Because the study focused on finding variations in discussion topics rather than quantifying forums’ activities, the probabilities of the state associated with 0 posts (i.e. no data) were not considered. Table (1) includes a list of dark web forums with high and low volatility calculated via HMM and cross-entropy.

Table (1): Forum volatility calculated via HMM and cross-entropy and ranked from the highest to the lowest volatility

Measuring topic volatility via HMM, the most volatile forums including a minimum of 10 posts per week were OpenSC Marketplace, Stronghold Paste, and Demon Forum, and the least volatile forums were BugsChromium, CSU, and the subreddit PS3Homebrew. An estimate of a forum’s volatility can be obtained from its state sequence illustrated in figure (2).
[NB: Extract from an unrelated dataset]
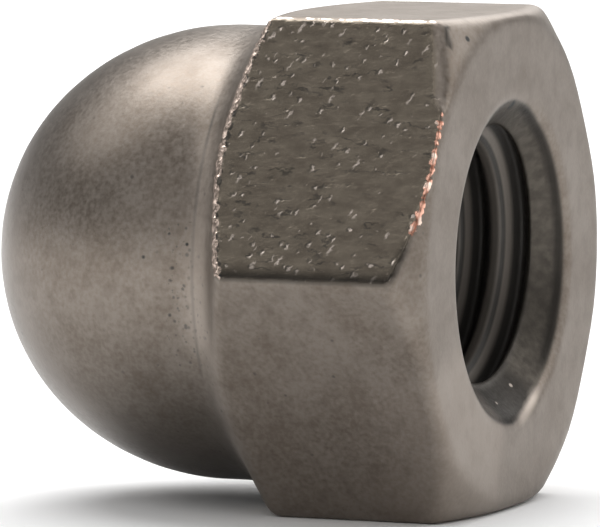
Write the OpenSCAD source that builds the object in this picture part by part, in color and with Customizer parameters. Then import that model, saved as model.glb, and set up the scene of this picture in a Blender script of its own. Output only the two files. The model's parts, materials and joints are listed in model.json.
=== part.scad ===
// Domed cap nut, lying on one of its six flats.
// The thread's axis runs along X and the mouth opens towards +X. The origin is on the surface that the
// nut rests on, below the middle of its length. All sizes are in millimetres and degrees.

/* [Hexagon] */
// Width across the flats
across_flats = 17; // [15:0.1:21]
// Height of the hexagon, measured at its dome-side edge circle
hex_h = 8; // [6:0.1:9.6]
// How far the six ridges are turned back from a sharp corner
ridge_trim = 0.06; // [0:0.02:0.5]
// Distance from the flats in to the outer edge of the seat
seat_inset = 0.05; // [0:0.05:1.5]
// Angle of the corner chamfer at the seat
seat_chamfer = 32; // [15:1:40]
// Distance from the flats in to the dome-side edge circle
crown_inset = 0.4; // [0:0.05:1]
// Angle of the corner chamfer at the dome
crown_chamfer = 31; // [15:1:40]

/* [Dome] */
// Length from the seat to the top of the dome
overall_l = 18.4; // [17:0.1:24]
// Distance from the flats in to the side of the dome
dome_step = 0.65; // [0.3:0.05:2]
// How much longer the dome's curve is than its radius
dome_stretch = 0.38; // [0:0.02:1.2]
// Radius of the fillet between the dome and the hexagon
root_fillet = 0.9; // [0.2:0.1:1.5]

/* [Thread] */
// Nominal diameter of the internal thread
thread_d = 10; // [8:0.1:12]
// Pitch of the thread
thread_pitch = 1.5; // [1:0.05:1.75]
// Distance from the thread's nominal diameter out to the edge of the countersunk mouth
mouth_flare = 0.5; // [0.1:0.05:1]
// Full angle of the countersunk mouth
mouth_angle = 90; // [80:1:130]
// Full angle of the drill point at the bottom of the hole
drill_point = 118; // [90:1:140]
// Thickness of the dome's wall over the drill point
crown_wall = 2; // [1.5:0.1:5]
// Length of the relief that ends the thread, with its two sloping ends
relief_l = 5; // [2.6:0.1:6]
// Distance from the thread's nominal diameter out to the relief's wall
relief_depth = 0.25; // [0.1:0.05:0.5]
// Length of plain wall between the relief and the drill point
relief_land = 0.3; // [0.2:0.1:2]

/* [Hidden] */
$fn = 128;

// How far cutting shapes run past the faces that they cut
overcut = 1;

// Radii of the hexagon's corners and of its two chamfer circles
corner_r = across_flats / 2 / cos(30);
seat_r = across_flats / 2 - seat_inset;
crown_r = across_flats / 2 - crown_inset;

// The dome's outline is two tangent arcs on a short straight neck. The side arc's centre lies twice the
// stretch beyond the axis and the nose arc's centre one and a half stretches above the neck, so the arcs
// meet in the 4:3 direction out from the nose arc's centre.
dome_r = across_flats / 2 - dome_step;
neck_top_z = overall_l - dome_r - dome_stretch;
side_arc_r = dome_r + 2 * dome_stretch;
nose_arc_r = dome_r - dome_stretch / 2;
nose_arc_z = neck_top_z + 1.5 * dome_stretch;
arcs_meet_z = nose_arc_z + 0.6 * nose_arc_r;

// The root fillet is tangent to the neck and to the dome-side chamfer. It leaves a little of the neck
// straight, and its radius is a whole number of hundredths of a millimetre.
shortest_neck = 0.1;
neck_base_z = crown_cone_z(dome_r);
fillet_reach = tan((90 - crown_chamfer) / 2);
fillet_limit = (neck_top_z - shortest_neck - neck_base_z) / fillet_reach;
fillet_r = floor(100 * min(root_fillet, fillet_limit)) / 100;
fillet_z = neck_base_z + fillet_r * fillet_reach;

// The hole is cut to the thread's minor diameter and its depth follows from the wall left over its point
thread_height = 5 / 8 * thread_pitch * cos(30);
bore_r = thread_d / 2 - thread_height;
mouth_r = thread_d / 2 + mouth_flare;
mouth_slope = tan(mouth_angle / 2);
point_l = bore_r / tan(drill_point / 2);
bore_l = overall_l - crown_wall - point_l;
relief_r = thread_d / 2 + relief_depth;
relief_slope_l = relief_r - bore_r;

// Height of the seat-side chamfer cone at a radius
function seat_cone_z(r) = (r - seat_r) * tan(seat_chamfer);

// Height of the dome-side chamfer cone at a radius
function crown_cone_z(r) = hex_h - (r - crown_r) * tan(crown_chamfer);

// Hexagon with its flats square to X and its ridges turned back
module trimmed_hexagon() {
    intersection() {
        rotate(30)
            circle(r = corner_r, $fn = 6);
        circle(r = corner_r - ridge_trim);
    }
}

// Half section of the hexagon's two corner chamfers, the neck, and the fillet between them
module hexagon_and_neck_section() {
    rim_r = corner_r + overcut;
    fillet_centre = [dome_r + fillet_r, fillet_z];
    centre_to_cone = fillet_r * [sin(crown_chamfer), cos(crown_chamfer)];
    difference() {
        polygon([
            [0, 0],
            [seat_r, 0],
            [rim_r, seat_cone_z(rim_r)],
            [rim_r, crown_cone_z(rim_r)],
            fillet_centre - centre_to_cone,
            fillet_centre,
            [dome_r, fillet_z],
            [dome_r, neck_top_z],
            [0, neck_top_z]
        ]);
        translate(fillet_centre)
            circle(r = fillet_r);
    }
}

// Half section of the dome above the neck
module dome_section() {
    intersection() {
        translate([-2 * dome_stretch, neck_top_z])
            circle(r = side_arc_r);
        translate([0, neck_top_z])
            square([dome_r + overcut, arcs_meet_z - neck_top_z]);
    }
    intersection() {
        translate([0, nose_arc_z])
            circle(r = nose_arc_r);
        translate([0, arcs_meet_z])
            square([dome_r, dome_r]);
    }
}

// Blind threaded hole: countersunk mouth, wall at the thread's minor diameter, relief, drill point
module threaded_hole() {
    translate([0, 0, -overcut]) {
        cylinder(r = bore_r, h = bore_l + overcut);
        cylinder(
            r1 = mouth_r + overcut * mouth_slope,
            r2 = bore_r,
            h = overcut + (mouth_r - bore_r) / mouth_slope
        );
    }
    translate([0, 0, bore_l])
        cylinder(r1 = bore_r, r2 = 0, h = point_l);
    translate([0, 0, bore_l - relief_land - relief_l])
        thread_relief();
}

// Groove where the threading tool runs out, with both ends sloping at 45 degrees
module thread_relief() {
    cylinder(r1 = bore_r, r2 = relief_r, h = relief_slope_l);
    translate([0, 0, relief_slope_l])
        cylinder(r = relief_r, h = relief_l - 2 * relief_slope_l);
    translate([0, 0, relief_l - relief_slope_l])
        cylinder(r1 = relief_r, r2 = bore_r, h = relief_slope_l);
}

// The whole nut standing on its seat, with the thread's axis along Z
module standing_nut() {
    difference() {
        intersection() {
            linear_extrude(height = overall_l + overcut)
                trimmed_hexagon();
            rotate_extrude() {
                hexagon_and_neck_section();
                dome_section();
            }
        }
        threaded_hole();
    }
}

// The nut laid on a flat, with its mouth towards +X
module cap_nut() {
    color([0.47, 0.43, 0.39])
        translate([overall_l / 2, 0, across_flats / 2])
            rotate([0, -90, 0])
                standing_nut();
}

cap_nut();
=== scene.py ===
"""Domed cap nut lying on one of its flats: the detailed nut, its materials, a pale floor and soft light.

The nut is modelled in millimetres in its own terms: r is the distance from the thread's axis, a is the angle
round it (0 along +Y, 90 degrees along +Z), and d is the depth behind the seat, towards the dome.
"""

import json
import math
import random

import bpy
import numpy as np
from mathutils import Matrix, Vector, noise


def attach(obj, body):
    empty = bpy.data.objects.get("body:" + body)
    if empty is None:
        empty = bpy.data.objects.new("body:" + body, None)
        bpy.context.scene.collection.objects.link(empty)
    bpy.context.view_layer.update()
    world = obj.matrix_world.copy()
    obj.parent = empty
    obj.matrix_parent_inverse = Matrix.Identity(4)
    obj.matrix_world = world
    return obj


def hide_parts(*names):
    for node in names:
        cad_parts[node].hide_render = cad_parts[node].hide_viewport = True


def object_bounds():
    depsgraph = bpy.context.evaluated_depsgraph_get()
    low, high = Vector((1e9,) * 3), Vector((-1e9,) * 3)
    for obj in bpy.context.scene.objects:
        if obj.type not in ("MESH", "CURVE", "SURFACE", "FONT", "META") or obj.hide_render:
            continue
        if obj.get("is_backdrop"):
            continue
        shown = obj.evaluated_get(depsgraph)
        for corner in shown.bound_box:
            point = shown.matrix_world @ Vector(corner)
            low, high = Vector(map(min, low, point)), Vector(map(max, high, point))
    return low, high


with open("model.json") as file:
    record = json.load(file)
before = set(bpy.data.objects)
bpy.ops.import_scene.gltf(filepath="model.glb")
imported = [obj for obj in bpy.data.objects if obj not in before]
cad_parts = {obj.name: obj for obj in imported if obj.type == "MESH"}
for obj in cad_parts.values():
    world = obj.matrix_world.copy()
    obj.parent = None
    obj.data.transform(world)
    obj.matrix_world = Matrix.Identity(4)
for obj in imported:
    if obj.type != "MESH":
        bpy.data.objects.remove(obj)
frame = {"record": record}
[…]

Stronghold Paste is a Tor hidden service similar to Pastebin and involves different discussion topics and hence a myriad of states, i.e. topics. Nevertheless, there are two main topics it oscillates between: in one of them hacking and cybersecurity topics (Web Vulnerabilities) are more prominent, and in the other, cryptocurrencies and cryptomarkets have high activation. These results prove that state transitions in darknet forums like Stronghold Paste exhibit a low probability of being the result of an event. Nevertheless, topic transitions in forums such BugsChromium or CSU are more likely to be indicative of an event.

Final thoughts:

This study shows that dark web forums involve a myriad of discussion topics, yet hacking and cybersecurity represent the most popular topics. Even though there are some forums that are solely focused on discussions related to illicit drug trading taking place on darknet marketplaces, most darknet forums include sections that involve marketplace reviews and other discussion topics related to cryptomarkets.